We all pick up terrible habits in college. In undergrad, I often skipped meals, particularly breakfast. I wasn’t always great about washing my dishes in a timely manner or cleaning my room regularly. So while I’ve had all this free time, I’ve been trying to reinforce the good habits that I will soon be tempted to abandon. These past few weeks, I’ve made my bed every morning; made myself a good breakfast; washed my dishes promptly after using them and folded my clothes after doing laundry; vacuumed my room; planned my meals; and started tracking my diet, caffeine intake, and hydration.
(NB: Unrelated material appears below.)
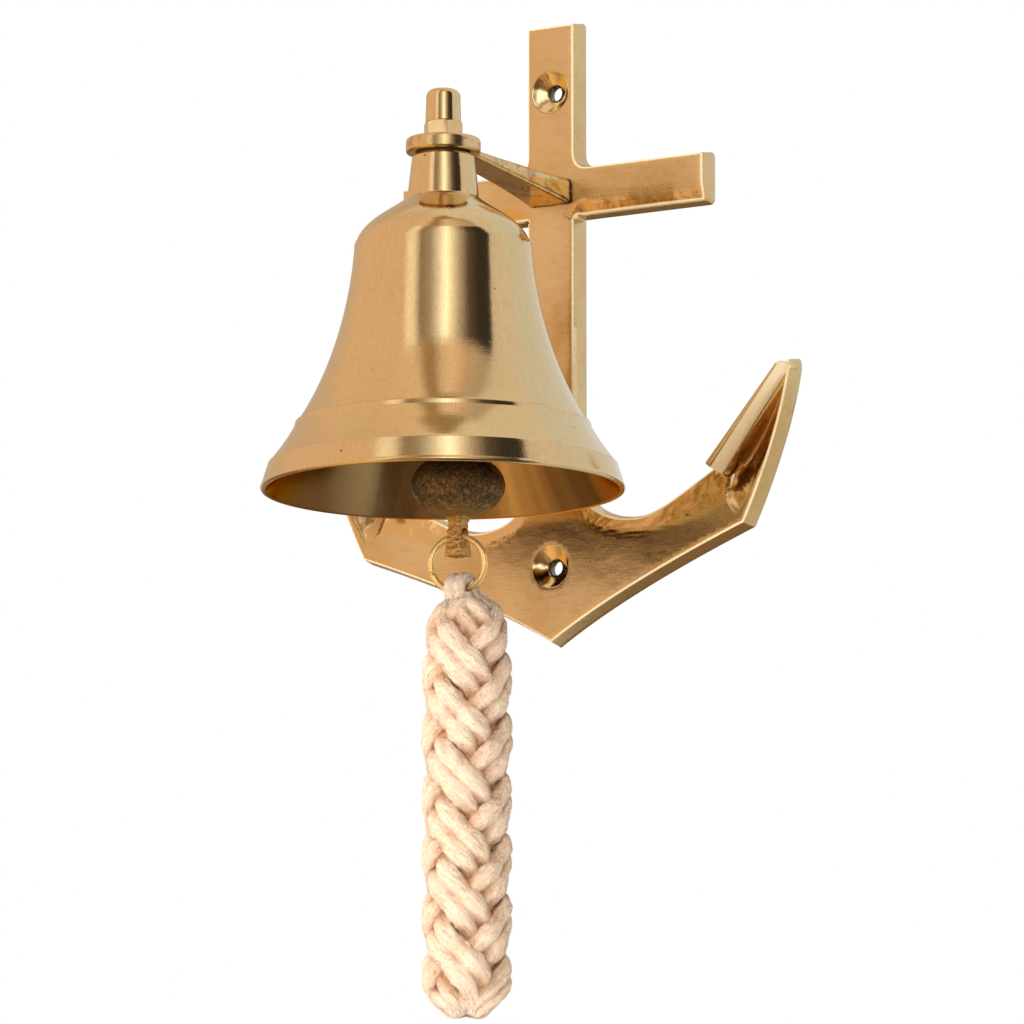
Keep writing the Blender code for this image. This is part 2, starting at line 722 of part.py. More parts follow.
def build_clapper(materials, parent):
    """One casting: flat eye, tapered shank, oblate ball, square tail. Drawn from the pivot in its eye."""
    ball_centre = BALL_HEIGHT - LINK_PIVOT
    profile = [(0.0, -1.0 * MM), (2.0 * MM, -2.6 * MM), (2.1 * MM, -6.0 * MM), (2.9 * MM, -34.0 * MM)]
    steps = 12
    for i in range(2, steps):
        angle = math.pi / 2 - math.pi * i / steps
        profile.append((BALL_RADIUS * math.cos(angle), ball_centre + BALL_HALF_HEIGHT * math.sin(angle)))
    profile.append((0.0, ball_centre - BALL_HALF_HEIGHT))
    clapper = add_object("clapper", lathe("clapper", profile, 32), materials["cast_bronze"], parent)
    half = EYE_THICKNESS / 2
    eye_profile = [(0.0, half), (EYE_RADIUS - 0.4 * MM, half), (EYE_RADIUS, half - 0.4 * MM)]
    eye_profile += [(radius, -height) for radius, height in reversed(eye_profile)]
    eye = add_object("clapper_eye_form", lathe("clapper_eye", eye_profile, 24), None, parent)
    facing_room(eye)
    boolean(clapper, "UNION", eye)
    hole_profile = [(0.0, 4.0 * MM), (EYE_HOLE, 4.0 * MM), (EYE_HOLE, -4.0 * MM), (0.0, -4.0 * MM)]
    hole = add_object("clapper_eye_cutter", lathe("clapper_eye_hole", hole_profile, 20), None, parent)
    facing_room(hole)
    boolean(clapper, "DIFFERENCE", hole)
    # Height from the mouth and half widths across X and Y, from inside the ball to the tail's end.
    rows = ((-5.5, 2.6, 2.4), (-9.5, 2.2, 2.1), (-13.0, 2.5, 2.3), (-17.4, 3.1, 2.6))
    rows += ((TAIL_BOTTOM / MM, 2.9, 2.4),)
    sections = []
    for height, half_x, half_y in rows:
        z = height * MM - LINK_PIVOT
        x, y = half_x * MM, half_y * MM
        cut = 0.5 * MM
        ring = ((x, y - cut, z), (x - cut, y, z), (cut - x, y, z), (-x, y - cut, z))
        sections.append(ring + tuple((-px, -py, pz) for px, py, pz in ring))
    tail = add_object("clapper_tail_form", loft("clapper_tail", sections), None, parent)
    boolean(clapper, "UNION", tail)
    hole_profile = [(0.0, 5.0 * MM), (TAIL_HOLE, 5.0 * MM), (TAIL_HOLE, -5.0 * MM), (0.0, -5.0 * MM)]
    place = (0.0, 0.0, TAIL_HOLE_HEIGHT - LINK_PIVOT)
    hole = add_object("clapper_tail_cutter", lathe("tail_hole", hole_profile, 20), None, parent, place)
    hole.rotation_euler = (0.0, math.pi / 2, 0.0)
    boolean(clapper, "DIFFERENCE", hole)
    return clapper


def build_lanyard_ring(materials, parent):
    """Wire ring, drawn from the top of its wire where it bears in the tail's hole."""
    steps = 36
    path = [(x, 0.0, z) for x, z in arc((0.0, -RING_BEND), RING_BEND, 0.0, 360.0, steps)[:-1]]
    mesh = wire("lanyard_ring", path, [RING_WIRE] * steps, 10, (0.0, 1.0, 0.0), closed=True)
    return add_object("lanyard_ring", mesh, materials["wire_brass"], parent)


def build_lanyard(materials, parent):
    """Plain body of the cord, with an eye round the ring's lowest wire, drawn from the ring's centre."""
    top = LANYARD_TOP - RING_HEIGHT
    bottom = LANYARD_BOTTOM - RING_HEIGHT
    radius = LANYARD_RADIUS
    profile = [(0.0, top), (4.0 * MM, top - 0.6 * MM)]
    profile += [(8.6 * MM, top - 3.4 * MM), (11.4 * MM, top - 7.6 * MM)]
    profile += [(radius, top - 13.0 * MM), (radius, bottom + 9.0 * MM)]
    profile += [(11.0 * MM, bottom + 3.6 * MM), (7.4 * MM, bottom), (0.0, bottom)]
    offset = LANYARD_X - CLAPPER_X
    place = (offset, 0.0, 0.0)
    cotton = materials["cotton_cord"]
    braid = add_object("lanyard_braid", lathe("lanyard_braid", profile, 32), cotton, parent, place)
    centre = RING_LOW_WIRE - RING_HEIGHT
    path = [(-offset, y, z) for y, z in arc((0.0, centre), LANYARD_EYE_BEND, 0.0, 360.0, 20)[:-1]]
    cord = [LANYARD_EYE_CORD] * len(path)
    loop_mesh = wire("lanyard_eye", path, cord, 12, (1.0, 0.0, 0.0), closed=True)
    loop = add_object("lanyard_eye_form", loop_mesh, None, parent, place)
    boolean(braid, "UNION", loop)
    core_top = top - 20.0 * MM
    bore_profile = [(0.0, core_top), (CORE_BORE, core_top), (CORE_BORE, bottom - MM), (0.0, bottom - MM)]
    bore = add_object("lanyard_bore", lathe("lanyard_bore", bore_profile, 24), None, parent, place)
    boolean(braid, "DIFFERENCE", bore)
    end = bottom + 1.0 * MM
    core_profile = [(0.0, core_top - GAP), (CORE_RADIUS, core_top - GAP), (CORE_RADIUS, end), (0.0, end)]
    core = add_object("lanyard_core", lathe("lanyard_core", core_profile, 20), cotton, parent, place)
    return braid, core


def build_ship_bell():
    clear_scene()
    materials = make_materials()
    bracket = add_empty("bracket", (0.0, 0.0, 0.0))
    bell_frame = add_empty("bell_frame", (0.0, BELL_Y, MOUTH_Z), bracket)
    link_frame = add_empty("link_frame", (CLAPPER_X, 0.0, HOOK_PIVOT), bell_frame)
    clapper_frame = add_empty("clapper_frame", (0.0, 0.0, LINK_PIVOT - HOOK_PIVOT), link_frame)
    ring_frame = add_empty("ring_frame", (0.0, 0.0, RING_PIVOT - LINK_PIVOT), clapper_frame)
    lanyard_frame = add_empty("lanyard_frame", (0.0, 0.0, RING_HEIGHT - RING_PIVOT), ring_frame)
    build_anchor_plate(materials, bracket)
    build_bracket_arm(materials, bracket)
    build_arm_screw(materials, bracket)
    build_bell_body(materials, bell_frame)
    build_crown_washer(materials, bell_frame)
    build_dome_nut(materials, bell_frame)
    build_hanger_hook(materials, bell_frame)
    build_lock_washer(materials, bell_frame)
    build_lock_nut(materials, bell_frame)
    build_clapper_link(materials, link_frame)
    build_clapper(materials, clapper_frame)
    build_lanyard_ring(materials, ring_frame)
    build_lanyard(materials, lanyard_frame)
    bpy.context.view_layer.update()


build_ship_bell()
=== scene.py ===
"""Looks of the wall ship bell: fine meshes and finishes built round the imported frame.

Shapes are drawn in millimetres and placed from the frame's own boxes and joints. Colours are linear.
"""

import json
import math

import bmesh
import bpy
import numpy as np
from mathutils import Matrix, Vector, geometry, noise


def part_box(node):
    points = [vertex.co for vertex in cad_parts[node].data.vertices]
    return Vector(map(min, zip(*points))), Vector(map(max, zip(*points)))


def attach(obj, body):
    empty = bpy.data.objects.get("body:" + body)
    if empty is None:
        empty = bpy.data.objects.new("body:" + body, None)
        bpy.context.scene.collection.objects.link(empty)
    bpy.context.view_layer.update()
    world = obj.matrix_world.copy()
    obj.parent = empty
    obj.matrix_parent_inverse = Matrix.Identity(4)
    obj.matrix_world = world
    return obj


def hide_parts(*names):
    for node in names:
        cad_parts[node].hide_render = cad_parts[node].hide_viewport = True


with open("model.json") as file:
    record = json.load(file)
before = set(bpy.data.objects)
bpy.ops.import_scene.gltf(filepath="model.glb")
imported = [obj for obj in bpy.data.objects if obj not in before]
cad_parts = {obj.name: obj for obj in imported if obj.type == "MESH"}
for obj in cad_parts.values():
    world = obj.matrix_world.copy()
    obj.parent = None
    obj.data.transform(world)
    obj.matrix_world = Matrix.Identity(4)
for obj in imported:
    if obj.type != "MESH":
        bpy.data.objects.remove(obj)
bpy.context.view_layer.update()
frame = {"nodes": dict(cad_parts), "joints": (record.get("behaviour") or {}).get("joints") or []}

MM = 0.001

# ---------------------------------------------------------------- places read from the frame

JOINTS = {joint["name"]: joint for joint in frame["joints"]}
BELL_LOW, BELL_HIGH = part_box("bell_body")
ARM_LOW, ARM_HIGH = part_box("bracket_arm")
NUT_LOW, NUT_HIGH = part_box("dome_nut")
RING_LOW, RING_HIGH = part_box("lanyard_ring")
BRAID_LOW, BRAID_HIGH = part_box("lanyard_braid")

BELL_Y = (BELL_LOW.y + BELL_HIGH.y) / 2
MOUTH_Z = BELL_LOW.z
BELL_PLACE = Vector((0.0, BELL_Y, MOUTH_Z))
NECK_PLACE = Vector((0.0, BELL_Y, 0.0))
CLAPPER_PIVOT = Vector(JOINTS["clapper_swing"]["pos_m"])
LINK_PIVOT = Vector(JOINTS["link_swing"]["pos_m"])
RING_CENTRE = (RING_LOW + RING_HIGH) / 2
CROWN_PLACE = Vector((0.0, 0.0, -90.0 * MM))


# ---------------------------------------------------------------- curves and meshes


def clamped(value, low=0.0, high=1.0):
    return min(high, max(low, value))


def curve(controls, steps):
    """Points along a Bezier curve through its first and last controls, leaving out its last point."""
    degree = len(controls) - 1
    points = []
    for i in range(steps):
        t = i / steps
        weights = [math.comb(degree, k) * t**k * (1 - t) ** (degree - k) for k in range(degree + 1)]
        points.append(tuple(sum(w * p[axis] for w, p in zip(weights, controls)) for axis in (0, 1)))
    return points


def arc(centre, radius, start_degrees, end_degrees, steps):
    """Points round an arc, both ends included."""
    points = []
    for i in range(steps + 1):
        angle = math.radians(start_degrees + (end_degrees - start_degrees) * i / steps)
        points.append((centre[0] + radius * math.cos(angle), centre[1] + radius * math.sin(angle)))
    return points


def circle(centre, radius, count):
    return arc(centre, radius, 0.0, 360.0, count)[:-1]


def smooth_corner(before, corner, after, radius, steps):
    """Points of a round of that radius fitted into a corner."""
    before, corner, after = Vector(before), Vector(corner), Vector(after)
    into, out = (before - corner).normalized(), (after - corner).normalized()
    reach = radius / math.tan(into.angle(out) / 2)
    reach = min(reach, (before - corner).length / 2, (after - corner).length / 2)
    end = corner + out * reach
    return curve((corner + into * reach, corner, end), steps) + [tuple(end)]


def rounded(points, corners, steps=4):
    """Copy of an outline with the listed corners (index: radius) rounded."""
    result = []
    for i, point in enumerate(points):
        if i in corners:
            result += smooth_corner(points[i - 1], point, points[(i + 1) % len(points)], corners[i], steps)
        else:
            result.append(tuple(point))
    return result


def spaced(points, step, closed=False):
    """Adds points so that no segment is longer than step."""
    result = []
    chain = list(points) + ([points[0]] if closed else [])
    for a, b in zip(chain, chain[1:]):
        a, b = Vector(a), Vector(b)
        count = max(1, math.ceil((b - a).length / step))
        result += [tuple(a.lerp(b, i / count)) for i in range(count)]
    return result if closed else result + [tuple(chain[-1])]


def link_object(name, bm, place=None, sharp_degrees=40.0):
    """Makes a smooth-shaded object from millimetre geometry, at a place in metres."""
    bmesh.ops.scale(bm, vec=(MM, MM, MM), verts=bm.verts)
    if place is not None:
        bmesh.ops.translate(bm, vec=place, verts=bm.verts)
    bmesh.ops.recalc_face_normals(bm, faces=bm.faces)
    mesh = bpy.data.meshes.new(name)
    bm.to_mesh(mesh)
    bm.free()
    mesh.shade_smooth()
    mesh.set_sharp_from_angle(angle=math.radians(sharp_degrees))
    made = bpy.data.objects.new(name, mesh)
    bpy.context.scene.collection.objects.link(made)
    return made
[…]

The idea is that, even if I start to slide later in the semester, having a routine and taking good care of myself during this stressful time of transition is important for establishing a sense of wellbeing in my new situation.
So Diary, what did I learn? First, don’t plan to move in too early if you’re not the self-starting, solo adventurer type. Second, if you do feel that you’ve moved in too early, do what you need to do to protect yourself and feel comfortable. Try to push out the boundaries of the unknown a little bit at a time, and set small tasks that allow you to feel a sense of accomplishment. Rome wasn’t built in a day, and I’m coming to realize that UCSB won’t instantaneously feel like ‘home.’ But every day, I lay a stone or two. I’m building up to something that I hope is going to be amazing.